Mathieu Auguste Geffroy (21 April 1820 – 16 August 1895) was a French historian born in Paris.

After studying at the École Normale Supérieure, he held history professorships at various lycées. His French thesis for the doctorate of letters, Étude sur les pamphlets politiques et religieux de Milton (1848), showed that he was attracted towards foreign history, a study for which he soon qualified himself by mastering the Germanic and Scandinavian languages.

In 1851, he published a Histoire des états scandinaves, which is especially valuable for clear arrangement and for the trustworthiness of its facts. Later, a long stay in Sweden furnished him with valuable documents for a political and social history of Sweden and France at the end of the 18th century.

In 1864 and 1865 he published in the Revue des deux Mondes a series of articles on Gustav III of Sweden and the French court, which were republished in book form in 1867. To the second volume he appended a critical study on Marie Antoinette et Louis XVI apocryphes, in which he proved, by evidence drawn from documents in the private archives of the emperor of Austria, that the letters published by Feuillet de Conches (Louis XVI, Marie Antoinette et Madame Elisabeth, 1864–1873) and Hunolstein (Corresp. inédite de Marie Antoinette, 1864) are forgeries. With the collaboration of Alfred von Arneth, director of the imperial archives at Vienna, he edited the Correspondance secrète entre Marie-Thérèse et le comte de Mercy-Argenteau (3 vols., 1874), the first account based on trustworthy documents of Marie Antoinette's character, private conduct and policy.

The Franco-Prussian War drew Geffroy's attention to the origins of Germany, and his Rome et les Barbares: Étude sur la Germanie de Tacite (1874) set forth some of the results of German scholarship.
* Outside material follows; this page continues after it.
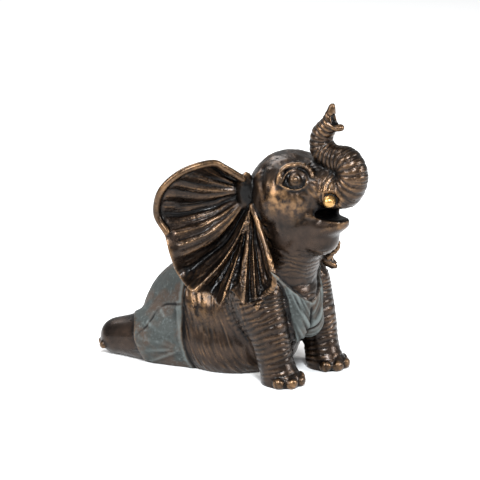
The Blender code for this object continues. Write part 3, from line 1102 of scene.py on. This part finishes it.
@dataclass
class Casting:
    """The whole figurine as one fine mesh that replaces its solid.

    The rows of patina_and_shade_steps and crest_steps are strength, start and rise. Each is for a point's
    depth in mm under the averaged skin, or its height over it, after as many mask_rounds. The hollow steps
    darken the recesses, both as dark patina and as painted shade. The rub on the iris is the half width and
    the radius of a bright ring.
    """

    name: str = "elephant_cast"
    body: Body = Body()
    head: Head = Head()
    clothes: Clothes = Clothes()
    ears: tuple[Ear, ...] = (Ear(Side.RIGHT), Ear(Side.LEFT, tilt=20.0, size=0.85))
    mass_cell: float = 0.95
    fine_cell: float = 0.5
    soften_rounds: int = 3
    triangles: int = 196000
    ease_rounds: int = 45
    eased_behind: Row = (-14, 10)
    eased_below: Row = (112, -8)
    eased_off_arm: Row = (1.0, 0.15)
    arm_ease: float = 0.25
    wander: Grain = Grain(3, 5.0, fine_size=2.2, fine_share=0.5)
    mask_rounds: tuple[int, ...] = (12, 50, 180)
    # Darkening by depth under the averaged skin: dark patina and painted shade in the recesses.
    patina_and_shade_steps: tuple[Row, ...] = ((0.6, 0.01, 0.16), (0.5, 0.05, 0.6), (0.4, 0.5, 1.6))
    crest_steps: tuple[Row, ...] = ((0.7, 0.05, 0.16), (0.6, 0.25, 0.6))
    # A patch of painted shade under the ear's root, added to the hollow mask: middle, radii and width.
    shade_under_ear: Row = (-21, 21, 94)
    shade_under_ear_radii: Row = (1, 1, 1.6)
    shade_under_ear_width: float = 4.2
    iris_rub: Row = (0.6, 1.5)
    iris_rub_strength: float = 0.7
    # The mouth's inside is darkened: dark patina and painted shade in the recess.
    mouth_wall: float = 0.9
    mouth_edge: Row = (1.06, -0.1)
    mouth_bottom: float = 83
    gold_gap: float = 0.35
    gold_edge: float = -0.3
    masks: dict[Mask, np.ndarray] = field(default_factory=dict)

    def build(self) -> bpy.types.Object:
        """Models, carves and thins the casting.

        Returns:
            The piece.
        """
        mass = Forms()
        self.body.add_mass(mass)
        self.head.add_mass(mass)
        rounded = mass.fused(self.mass_cell)
        self.ease_joints(rounded)
        mass.shapes.append(rounded)
        details = Forms()
        details.shapes.append(mass.fused(self.mass_cell, cutter=self.head.cavities()))
        self.body.add_nails(details)
        self.head.add_features(details)
        for ear in self.ears:
            ear.add(details)
        skin = details.fused(self.fine_cell, soften=self.soften_rounds)
        points, normals = self.points_of(skin)
        points += normals * self.relief(points)[:, None]
        self.move(skin, points)
        self.read_masks(skin)
        tree = KDTree(len(points))
        for k, point in enumerate(points):
            tree.insert(point, k)
        tree.balance()
        skin = self.thinned(skin)
        self.stand(skin)
        self.write_masks(skin, tree)
        self.fit(skin)
        skin.shade_smooth()
        piece = bpy.data.objects.new(self.name, skin)
        bpy.context.scene.collection.objects.link(piece)
        return piece

    @staticmethod
    def points_of(skin: bpy.types.Mesh) -> tuple[np.ndarray, np.ndarray]:
        """Reads a mesh.

        Args:
            skin: The mesh.

        Returns:
            Its points and its vertex normals.
        """
        points = np.empty(len(skin.vertices) * 3, np.float32)
        skin.vertices.foreach_get("co", points)
        normals = np.empty(len(skin.vertices) * 3, np.float32)
        skin.vertex_normals.foreach_get("vector", normals)
        return points.reshape(-1, 3).astype(float), normals.reshape(-1, 3).astype(float)

    @staticmethod
    def move(skin: bpy.types.Mesh, points: np.ndarray) -> None:
        """Moves a mesh's vertices.

        Args:
            skin: The mesh, which is changed.
            points: Their new places.
        """
        skin.vertices.foreach_set("co", points.astype(np.float32).ravel())
        skin.update()

    @staticmethod
    def averager(skin: bpy.types.Mesh) -> Callable[[np.ndarray], np.ndarray]:
        """Prepares averaging over a mesh's neighbours.

        Args:
            skin: The mesh.

        Returns:
            A function that moves each vertex's value halfway to its neighbours' mean.
        """
        pairs = np.empty(len(skin.edges) * 2, np.int32)
        skin.edges.foreach_get("vertices", pairs)
        pairs = pairs.reshape(-1, 2)
        ends = np.concatenate([pairs[:, 0], pairs[:, 1]])
        starts = np.concatenate([pairs[:, 1], pairs[:, 0]])
        count = np.maximum(np.bincount(ends, minlength=len(skin.vertices)), 1)

        def averaged(values: np.ndarray) -> np.ndarray:
            """Averages one column of values."""
            total = np.bincount(ends, weights=values[starts], minlength=len(values))
            return 0.5 * values + 0.5 * total / count

        return averaged

    def ease_joints(self, skin: bpy.types.Mesh) -> None:
        """Rounds the joints between the large forms, and leaves trunk and mouth crisp.

        Args:
            skin: The mesh, which is changed.
        """
        points, _ = self.points_of(skin)
        near = self.nearside(points)
        averaged = self.averager(skin)
        bulk = eased(near[:, 1], *self.eased_behind) * eased(near[:, 2], *self.eased_below)
        arm, _ = Curve(FORELEG).share(near)
        bulk *= self.arm_ease + (1 - self.arm_ease) * eased(arm, *self.eased_off_arm)
        for _ in range(self.ease_rounds):
            eased_points = np.stack([averaged(points[:, axis]) for axis in range(3)], axis=1)
            points += (eased_points - points) * bulk[:, None]
        self.move(skin, points)

    @staticmethod
    def nearside(points: np.ndarray) -> np.ndarray:
        """Folds both sides onto the right one.

        Args:
            points: The skin's points.

        Returns:
            The same points with x no higher than 0.
        """
        near = points.copy()
        near[:, 0] = -np.abs(near[:, 0])
        return near

    def relief(self, points: np.ndarray) -> np.ndarray:
        """Adds up all the carving.

        Args:
            points: The skin's points.

        Returns:
            How far each point moves along its normal.
        """
        near = self.nearside(points)
        cloth = self.clothes.cover(near)
        wander = self.wander.at(near)
        move = self.head.face(near) + self.head.ringed(near, wander) + self.head.streaked(near)
        move += self.body.creases(near, cloth, wander) + self.body.streaked(near, cloth)
        move += self.clothes.draped(near, cloth)
        for ear in self.ears:
            move += ear.lined(points)
        return move

    def thinned(self, skin: bpy.types.Mesh) -> bpy.types.Mesh:
        """Brings the mesh under its number of triangles.

        Args:
            skin: The carved mesh.

        Returns:
            The thinner mesh.
        """
        rough = bpy.data.objects.new("fine", skin)
        bpy.context.scene.collection.objects.link(rough)
        thin = rough.modifiers.new("Thin out", "DECIMATE")
        thin.ratio = min(1.0, self.triangles / (2 * len(skin.polygons)))
        mesh = bpy.data.meshes.new_from_object(rough.evaluated_get(bpy.context.evaluated_depsgraph_get()))
        bpy.data.objects.remove(rough)
        mesh.name = self.name
        return mesh

    @staticmethod
    def stand(skin: bpy.types.Mesh) -> None:
        """Cuts the casting flat where it stands.

        Args:
            skin: The mesh, which is changed.
        """
        body = bmesh.new()
        body.from_mesh(skin)
        everything = body.verts[:] + body.edges[:] + body.faces[:]
        up = (0, 0, 1)
        table = (0, 0, 0)
        cut = bmesh.ops.bisect_plane(body, geom=everything, plane_co=table, plane_no=up, clear_inner=True)
        rims = [item for item in cut["geom_cut"] if isinstance(item, bmesh.types.BMEdge)]
        bmesh.ops.holes_fill(body, edges=rims)
        bmesh.ops.triangulate(body, faces=body.faces[:])
        body.to_mesh(skin)
        body.free()

    def read_masks(self, skin: bpy.types.Mesh) -> None:
        """Finds cloth, crests, hollows and rubbed places on the fine skin; the hollows are dark patina and
        painted shade.

        Args:
            skin: The carved skin, in mm.
        """
        points, normals = self.points_of(skin)
        near = self.nearside(points)
        averaged = self.averager(skin)
        smooth = points.copy()
        depths = []
        for turn in range(1, self.mask_rounds[-1] + 1):
            smooth = np.stack([averaged(smooth[:, axis]) for axis in range(3)], axis=1)
            if turn in self.mask_rounds:
                depths.append(((smooth - points) * normals).sum(axis=1))
        # Painted shade under the ear's root starts the hollow mask.
        hollow = hump(apart(near, self.shade_under_ear, self.shade_under_ear_radii), self.shade_under_ear_width)
        # Deeper recesses get darker: dark patina, and painted shade in place of the shade that falls there.
        for depth, (strength, start, rise) in zip(depths, self.patina_and_shade_steps):
            hollow += strength * ramp(depth, start, rise)
        crest = np.zeros(len(near))
        for depth, (strength, start, rise) in zip(depths, self.crest_steps):
            crest += strength * ramp(-depth, start, rise)
        rubbed = self.iris_rub_strength * hump(apart(near, IRIS), *self.iris_rub)
        for place, width, strength in RUBBED_PLACES:
            rubbed += strength * hump(apart(near, place), width)
        # The inside of the mouth is darkened as well: dark patina and painted shade in the recess.
        inside = apart(near, MOUTH[0], np.array(MOUTH[1]) + self.mouth_wall)
        mouth = eased(inside, *self.mouth_edge) * (near[:, 2] > self.mouth_bottom)
        self.masks = {
            Mask.CLOTH: self.clothes.cover(near),
            Mask.PATINA_AND_SHADE: averaged(np.maximum(np.clip(hollow, 0, 1), mouth)),
            Mask.CREST: averaged(np.clip(crest, 0, 1)),
            Mask.GOLD: eased(apart(near, TUSK), TUSK_RADIUS + self.gold_gap, self.gold_edge),
            Mask.RUB: np.clip(rubbed, 0, 1),
        }

    def write_masks(self, skin: bpy.types.Mesh, tree: KDTree) -> None:
        """Writes the masks on the finished mesh, each vertex from the fine skin's nearest.

        Args:
            skin: The finished mesh.
            tree: The fine skin's points.
        """
        points, _ = self.points_of(skin)
        nearest = np.array([tree.find(point)[1] for point in points])
        for mask, values in self.masks.items():
            layer = skin.attributes.new(mask.value, "FLOAT", "POINT")
            layer.data.foreach_set("value", values[nearest].astype(np.float32))

    def fit(self, skin: bpy.types.Mesh) -> None:
        """Sets the mesh from millimetres into the solid's box.

        Args:
            skin: The mesh, which is changed.
        """
        points, _ = self.points_of(skin)
        low, high = points.min(axis=0), points.max(axis=0)
        box_low, box_high = (np.array(corner) for corner in CAD_BOX)
        scale = (box_high - box_low) / (high - low)
        LOG.info("fit to the solid's box: %s", (scale / MM).round(4))
        self.move(skin, (points - low) * scale + box_low)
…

He was then appointed to superintend the opening of the French school of archaeology at Rome, and drew up two useful reports (1877 and 1884) on its origin and early work. But his personal tastes always led him back to the study of modern history.

When the Paris archives of foreign affairs were thrown open to students, it was decided to publish a collection of the instructions given to French ambassadors since 1648 (Recueil des instructions données aux ambassadeurs et ministres de France depuis le traité de Westphalie), and Geffroy was commissioned to edit the volumes dealing with Sweden (vol. ii., 1885) and Denmark (vol. xiii., 1895). In the interval he wrote Madame de Maintenon d'après sa correspondance authentique (2 vols., 1887), in which he displayed his penetrating critical faculty in discriminating between authentic documents and the additions and corrections of arrangers like La Beaumelle and Lavallée. His last works were an Essai sur la formation des collections d'antiques de la Suède and Des institutions et des mœurs du paganisme scandinave: l'Islande avant le Christianisme, both published posthumously. He died at Bièvre, Belgium on 16 August 1895.